THROUGH the medium of Omar Khayyam and his inspired interpreter, Edward Fitzgerald, a peculiar interest has of late been aroused, on either side of the Atlantic, in Persian Thought and Literature. The object of the present article is to offer to those amateurs whose acquaintance with Modern Persian Literature is confined to translation a brief survey of its rise and of its present status in the kingdom of the Shah.

It is curious to note how universal the opinion is, among the uninitiated, that the Persians do not possess a Literature in the accepted sense of the term. This popular misconception is, no doubt, partly due to the fact that those who have undertaken to clothe the Persian Muse in English dress have confined their choice to a limited number of poets, and have produced fresh versions of the poems of Sádi Hafiz and Omar in large numbers, to the almost entire neglect of the other great singers of Iran. After all, it is the scholar who must be the first means of introducing a foreign poet into a new language; and Persian, for a long time, suffered from a marked neglect at the hands of Orientalists. During the seventeenth and eighteenth centuries, which produced many notable Oriental scholars-especially in Hebrew and Arabic -Persian was merely regarded as a side-study, and hardly taken seriously; almost the only Europeans who turned their attention to that language were resident diplomatists in India and travellers in Persia. Although many of these obtained a fair knowledge of Persian, they merely learnt it for official or practical purposes; and in acquiring it, under the guidance of natives, they probably seldom read anything beyond a few of the best-known classics, without inquiring into, or even hearing of, any Literature be

yond. The interest of scholars in Persia was, however, at length aroused by the "discovery" of the sacred books of the Zoroastrians, and the decipherment of the Achemedian Inscriptions. And it was through this new interest in Persia that, at the beginning of the present century, Persian began to be studied for its own sake, and assumed an important place in the list of Oriental studies.
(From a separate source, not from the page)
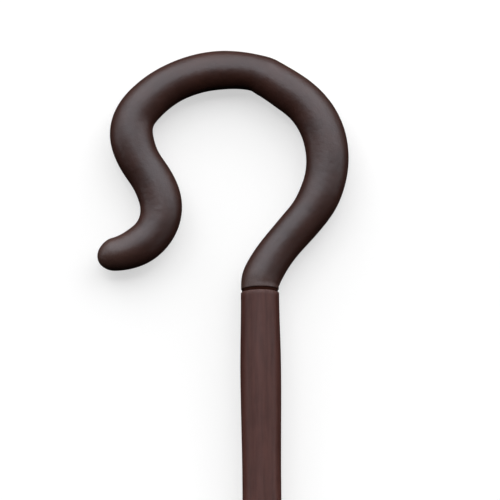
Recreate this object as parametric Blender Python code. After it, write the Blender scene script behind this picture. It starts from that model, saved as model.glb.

In 642 A. D. the Persians suffered a crushing defeat at the hands of the Arabs at the battle of Nahavand, and, with the fall of Merv, in 651, the fate of the old Zoroastrian State was decided. The overwhelming progress of the arms of the Arabs was only equalled by the rapid dissemination of their creed and language. Wherever the conquering Arab established himself, there, too, sprang into practice his new religion and his old language. In Persia, with the suddenness of magic, Ormuzd and Ahriman were changed for Allah and Satan, and the solar for the lunar year. Such was, at any rate, the case to all outward appearance, and, so long as the Kalifate remained in the hands of the powerful house of Omayya, the language of Persia seems to have relapsed into silence, and her national spirit into obscurity. For a period of about one hundred and fifty years we find no trace of a national literature, nor have we any means of forming a precise notion of the language spoken by the Persians during that time. As far as documentary evidence is concerned, we pass directly from the old Parsi of the "Fire Worshipping Guebres" to the modern Persian, with its predominant element of Arabic words and expressions-an essentially Mohammedan language.

So long as the Central Government in Baghdad made its authority to be felt throughout the Eastern conquests of Islam, which extended from the Persian Gulf to the frontiers of Chinese Turkestan, the language and culture of the Kalif were predominant in every province. It must, however, be admitted that the Court of Baghdad owed more than half its brilliancy to the Persians themselves; it was conducted on lines closely imitative of the late Sassanids court at Ctesiphon, and though the Arabs, at the period of their emigration from the deserts of Arabia, possessed a rich and powerful language, together with an innate taste for poetry, they had but a small degree of culture. Moreover, wherever the Arabs carried their arms, they were on the look-out for men of genius and learning among the conquered,

and, having found them, would send them to Baghdad to add lustre to the literary circle gathered round the Kalif. And thus the very circumstances which retarded the growth of a national Persian Literature were those which conduced to the intellectual brilliancy of the Kalif's court.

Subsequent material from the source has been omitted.